In the lines below, find how many contain the word "joints" and report that figure alone.
··· Collected material ···
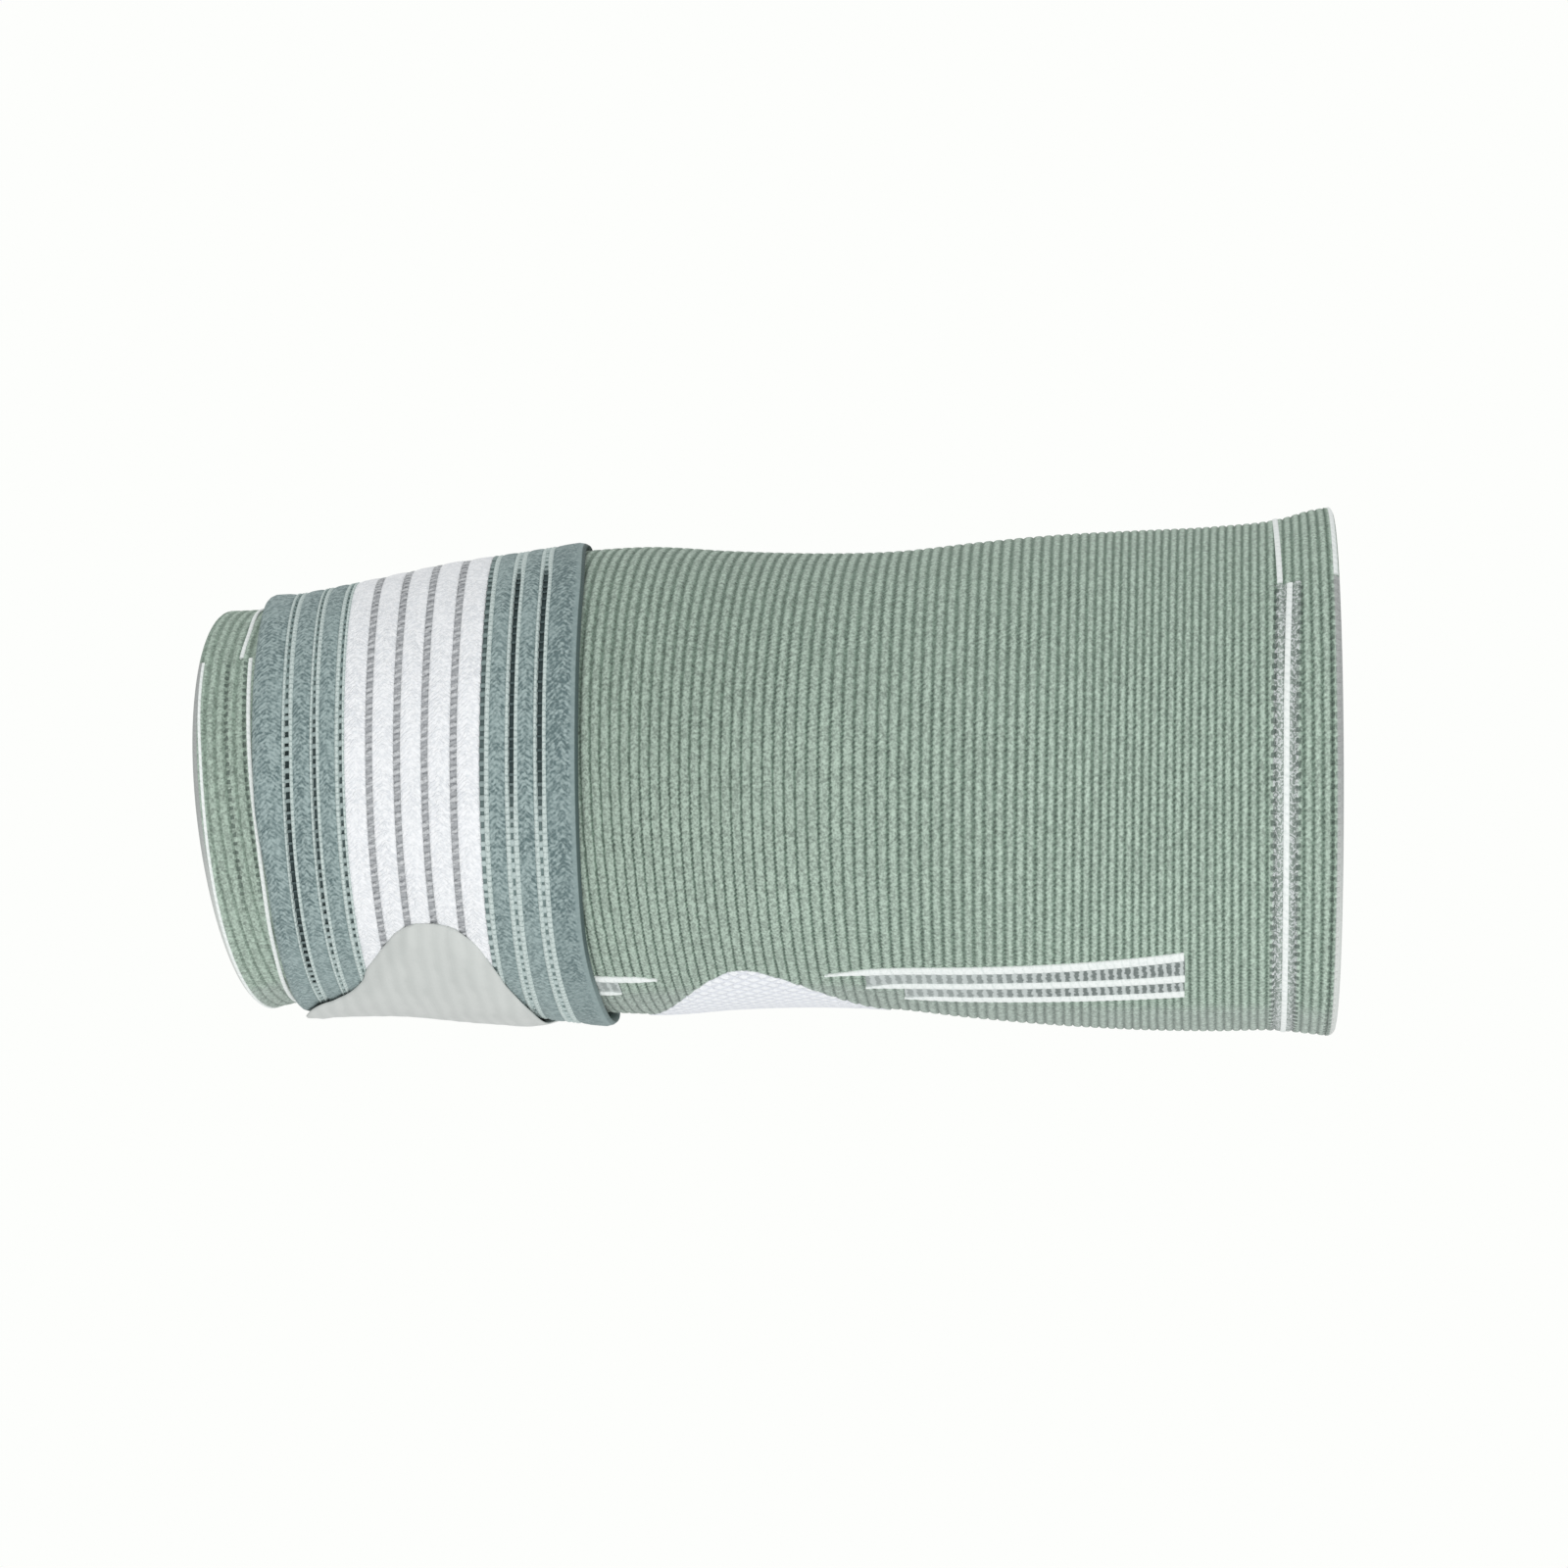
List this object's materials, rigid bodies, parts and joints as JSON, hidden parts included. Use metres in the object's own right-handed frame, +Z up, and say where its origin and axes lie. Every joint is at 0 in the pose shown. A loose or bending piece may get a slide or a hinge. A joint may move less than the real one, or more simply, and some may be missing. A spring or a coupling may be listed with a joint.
{
  "type": "elbow support sleeve with compression strap",
  "caption": "Ribbed knit elbow sleeve, open at both ends, with a wide elastic compression strap wound round its lower end and closed by a tapered fastening tab.",
  "frame": {"origin": "middle of the arm's line inside the sleeve, half way between its two rims", "axes": "+X along the arm from the lower opening, which has the strap, to the upper opening; +Z up in the picture's view; -Y is the front, where the tab is fastened"},
  "size_m": [0.2316, 0.1011, 0.1059],
  "materials": {
    "sage_knit": "ribbed knit, matte, with white hem lines, white stripes and a white elbow field",
    "striped_elastic": "woven elastic webbing, blue-grey herringbone with white stripes and ladder lines",
    "hook_tape": "matte hook tape",
    "tab_cloth": "smooth pale grey satin cloth"
  },
  "bodies": {
    "root": {"sleeve": "sage_knit", "compression_strap": "striped_elastic", "hook_patch": "hook_tape", "fastening_tab": "tab_cloth"}
  },
  "joints": []
}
···
▶ **Exercise result**:
2